Son exil hors de la banque se termine en 2002 quand son père la rappelle pour prendre la tête de Banesto, en cours d’intégration. Le grand défi arrive en 2010, lorsqu’elle doit dans l’urgence prendre la tête de la branche britannique du groupe, après la défection surprise de son président. Santander UK, le canard boiteux né des rachats successifs d’Abbey, en 2004, puis d’Alliance & Leicester et de Bradford & Bingley, en 2008, a été surnommée The bank people love to hate. Santander UK est décriée par les associations de consommateurs, intarissables sur les déboires du service clients. Ana Botín est accueillie par la City avec scepticisme : une femme, et une héritière en plus… ” Elle s’est lancée à bras-le-corps dans la bataille pour éteindre l’incendie de la branche anglaise, réorganiser, dépoussiérer, rationaliser et remobiliser ses troupes “, raconte l’une de ses proches à Londres. Le système financier espagnol, en pleine tempête, n’est pourtant pas la meilleure carte de visite. Mon argent est-il à l’abri chez Santander ? s’interrogent les clients outre-Manche. Ana contre-attaque.

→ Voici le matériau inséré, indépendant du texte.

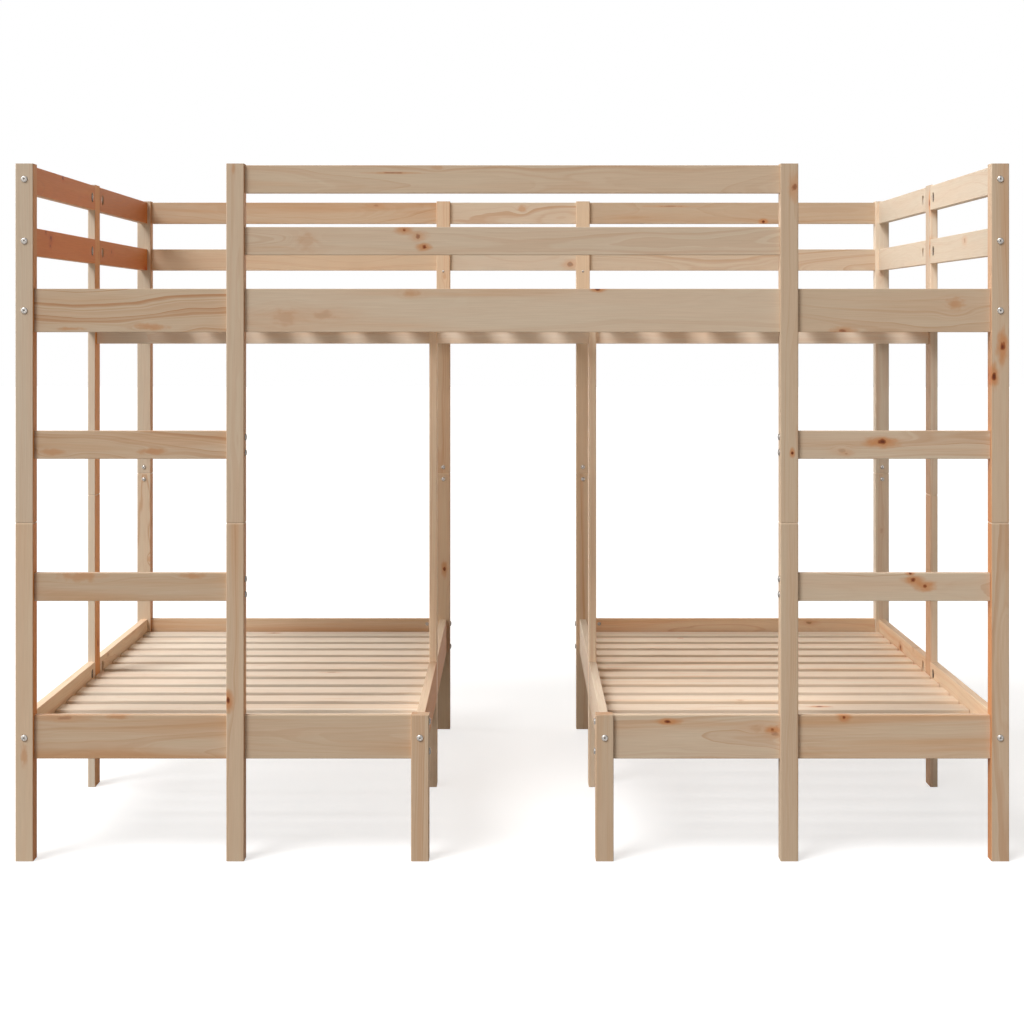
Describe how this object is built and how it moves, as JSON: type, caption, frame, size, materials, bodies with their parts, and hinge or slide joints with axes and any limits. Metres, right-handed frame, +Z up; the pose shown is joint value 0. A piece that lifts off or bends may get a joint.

Pour ne plus être désigné comme the pain from Spain, il faut déjà gagner le staff. Elle visite les succursales, entame une tournée de petits rendez-vous locaux où sont conviés clients, employés et petits entrepreneurs. Elle parle mais, surtout, elle écoute. Elle fait revenir d’Inde les centres d’appel délocalisés et redéfinit les priorités : il ne s’agit plus de pousser des produits mais de s’adapter aux besoins des clients. C’est un succès. Moins de quatre ans plus tard, à son départ de Londres, la presse demande : ” Is Santander the best bank in the UK ?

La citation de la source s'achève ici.